This article explains how to implement tenant-level licensing for B2B SaaS applications with SLASCONE.
In this scenario, the licensed unit is not an individual user or a physical device. Instead, the licensed unit is a SaaS tenant, customer environment, or application instance.
ASSUMPTIONS
This article assumes the following setup:
Each customer has a unique SaaS tenant, environment, or instance.
Entitlements are managed at the tenant level, not at the individual user level.
User management, user roles, and application permissions are managed in the SaaS application, not in SLASCONE.
Although such applications could be treated like traditional web applications, a simpler workflow is usually possible because the SaaS backend can integrate directly with SLASCONE during tenant onboarding and runtime checks.
LICENSING MODEL
For tenant-level SaaS licensing, the recommended SLASCONE model is usually a Named Device / Instance license.
In this context, the “device” or “instance” is not a physical machine. It is the SaaS tenant, customer environment, or application instance identified by a stable tenant_id.
This allows SLASCONE to manage entitlements for each tenant while the SaaS application remains responsible for authenticating users and enforcing user-level permissions internally.
TENANT IDENTIFICATION
The most important integration decision is the definition of the tenant_id. This value is used as the SLASCONE client_id and must uniquely identify the licensed SaaS tenant or instance.
SaaS applications typically use an identity provider such as Microsoft Entra External ID, Okta, Auth0, or a custom identity system. After authentication, the application maps the authenticated user to a tenant, for example based on the user account, domain, URL, organization, or internal tenant mapping.
The exact mapping logic is application-specific. For the SLASCONE integration, the important requirement is that the application can reliably determine a stable and unique tenant_id for every tenant.
Avoid using values that may not be unique enough, such as a customer number, if the same customer can have multiple environments, tenants, or instances. In such cases, use a dedicated tenant, environment, or instance identifier.
TENANT ONBOARDING WORKFLOW
Creating the SLASCONE license should usually be part of the SaaS tenant onboarding workflow.
When your SaaS application creates a new tenant or customer environment, the same workflow should also create the corresponding SLASCONE license using the tenant's tenant_id as the client_id.
This creates a direct relationship between the SaaS tenant and the SLASCONE license from the beginning of the tenant lifecycle.
CREATING A NAMED DEVICE / INSTANCE EDITION
The required licensing behavior is configured on the edition, not on the product. This allows you to offer different licensing models for the same product if needed.
For tenant-level SaaS licensing, create an edition with the following core properties:
Provisioning Mode: Named
Client Type: Devices
Activation upon license creation: enabled, using the tenant identifier as the activated
client_id. For more guidance, see Activation upon creation options.

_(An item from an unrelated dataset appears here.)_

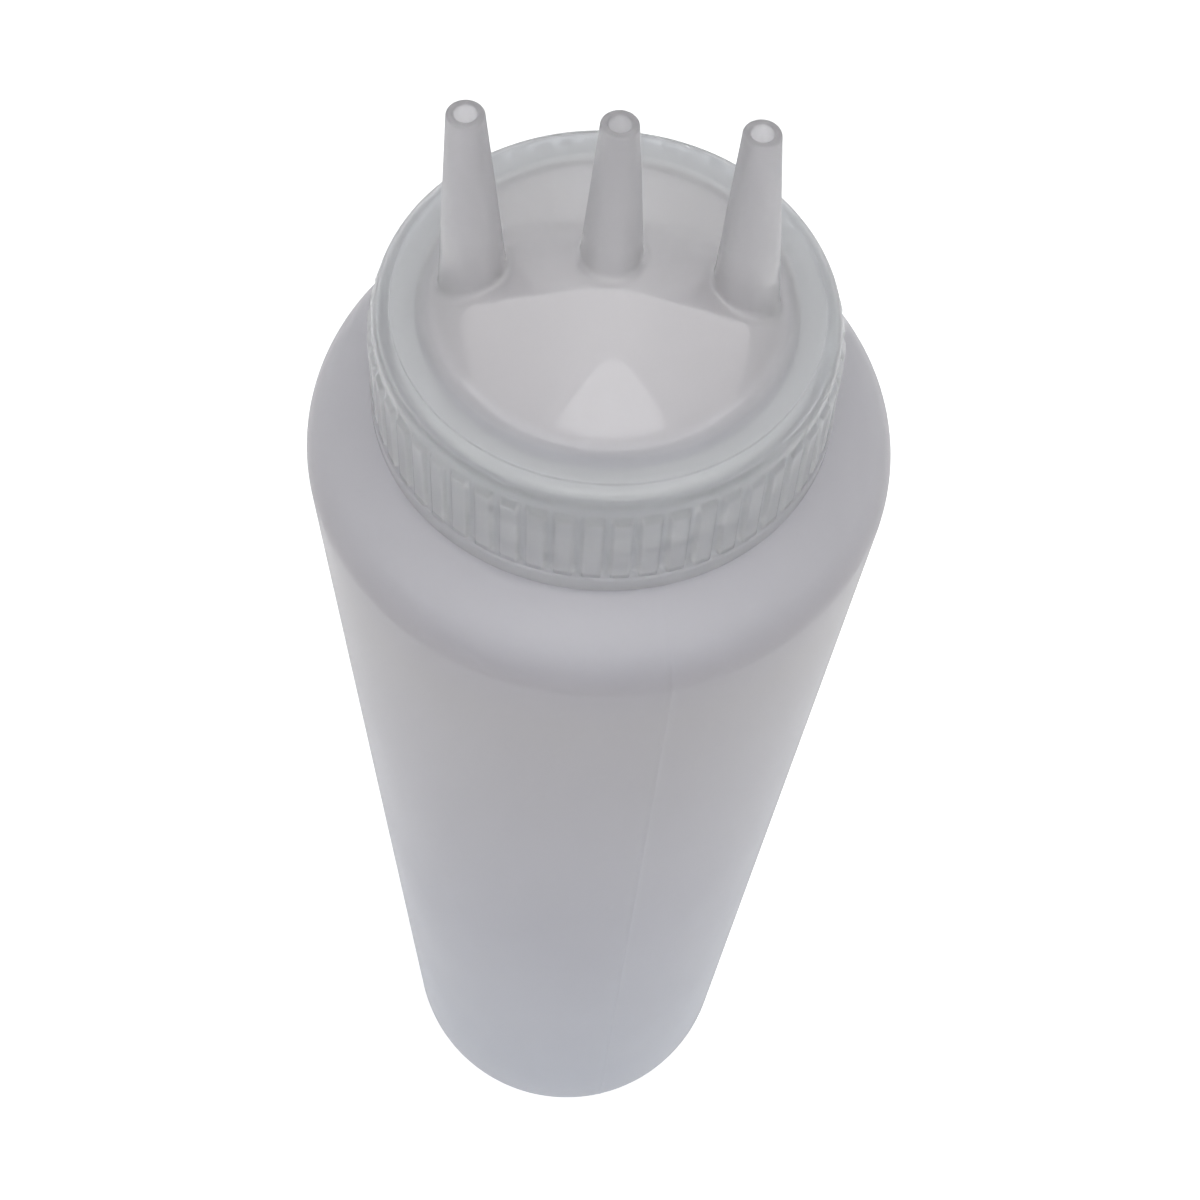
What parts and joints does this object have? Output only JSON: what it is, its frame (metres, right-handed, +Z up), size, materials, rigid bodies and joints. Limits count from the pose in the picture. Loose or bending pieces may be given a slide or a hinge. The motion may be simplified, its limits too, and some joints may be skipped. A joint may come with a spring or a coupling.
{
  "type": "dispensing sauce bottle",
  "caption": "Tall translucent squeeze bottle for sauces with a ribbed screw cap whose raised roof carries open conical nozzles in a row.",
  "frame": {"origin": "centre of the flat base the bottle stands on, on the bottle's axis", "axes": "+Z up along the bottle's axis, +X along the row of nozzles, -Y towards the viewer of the picture"},
  "size_m": [0.072, 0.072, 0.2764],
  "materials": {
    "body_plastic": "frosted translucent, soft satin",
    "cap_plastic": "translucent natural, satin",
    "seal_rubber": "matt"
  },
  "bodies": {
    "bottle": {"bottle_body": "body_plastic"},
    "seal": {"sealing_ring": "seal_rubber"},
    "cap": {"screw_cap": "cap_plastic"}
  },
  "joints": [
    {"name": "cap_lift", "type": "slide", "parent": "bottle", "child": "seal", "axis": [0, 0, 1], "range_m": [0, 0.0161]},
    {"name": "cap_turn", "type": "hinge", "parent": "seal", "child": "cap", "pos_m": [0, 0, 0.25], "axis": [0, 0, 1], "range_deg": [0, 1440]}
  ],
  "couplings": [
    {"joint": "cap_lift", "follows": "cap_turn", "m_per_rad": 0.00063662}
  ]
}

With this setup, each tenant or instance is represented as one named client in SLASCONE.
CLIENT/API CONSIDERATIONS
LICENSE CREATION AND ACTIVATION
In this scenario, license creation and activation are usually performed by the SaaS backend, not by an end-user desktop client.
Since activation upon license creation is enabled at the edition level, creating the license is sufficient. No separate activation event from the SaaS backend is required.
When a new tenant is created, the SaaS backend should create the corresponding SLASCONE license using the tenant's tenant_id as the activated client_id. This is important for two reasons:
It ensures that there is only one active license assignment for the respective tenant or instance.
Typical SLASCONE operations such as heartbeats, analytics, and session management are based on an activated client.
POST /isv/{isv_id}/licenses
RUNTIME ENTITLEMENT CHECKS
During runtime, the SaaS backend should use the tenant's license information to decide which features, limits, or modules are available for that tenant.
The application remains responsible for user authentication and user-level authorization. SLASCONE provides the tenant-level entitlements that the application can evaluate internally.
HEARTBEAT
After the license has been created and automatically activated, the SaaS backend communicates with SLASCONE to refresh the license and entitlement data for the tenant.
The heartbeat can be triggered periodically, for example every 24 hours, or by application events, such as when a user logs in and the backend needs to refresh the tenant's entitlement state.
In multi-user SaaS environments, the heartbeat should usually be handled at the tenant level, not for every individual user. If the heartbeat is triggered during user login, the backend should typically check when the last heartbeat was performed and avoid unnecessary repeated calls for the same tenant.
POST /isv/{isv_id}/provisioning/heartbeats
The heartbeat response contains the current license information and entitlement values. The SaaS backend can use this information to update its local entitlement cache.
Beyond licensing, the heartbeat can also provide usage-relevant technical information, such as software version or operating system, which can be used in the SLASCONE analytics area.
With this setup, SLASCONE manages tenant-level entitlements while the SaaS application remains responsible for user authentication, user roles, and application-specific permission checks.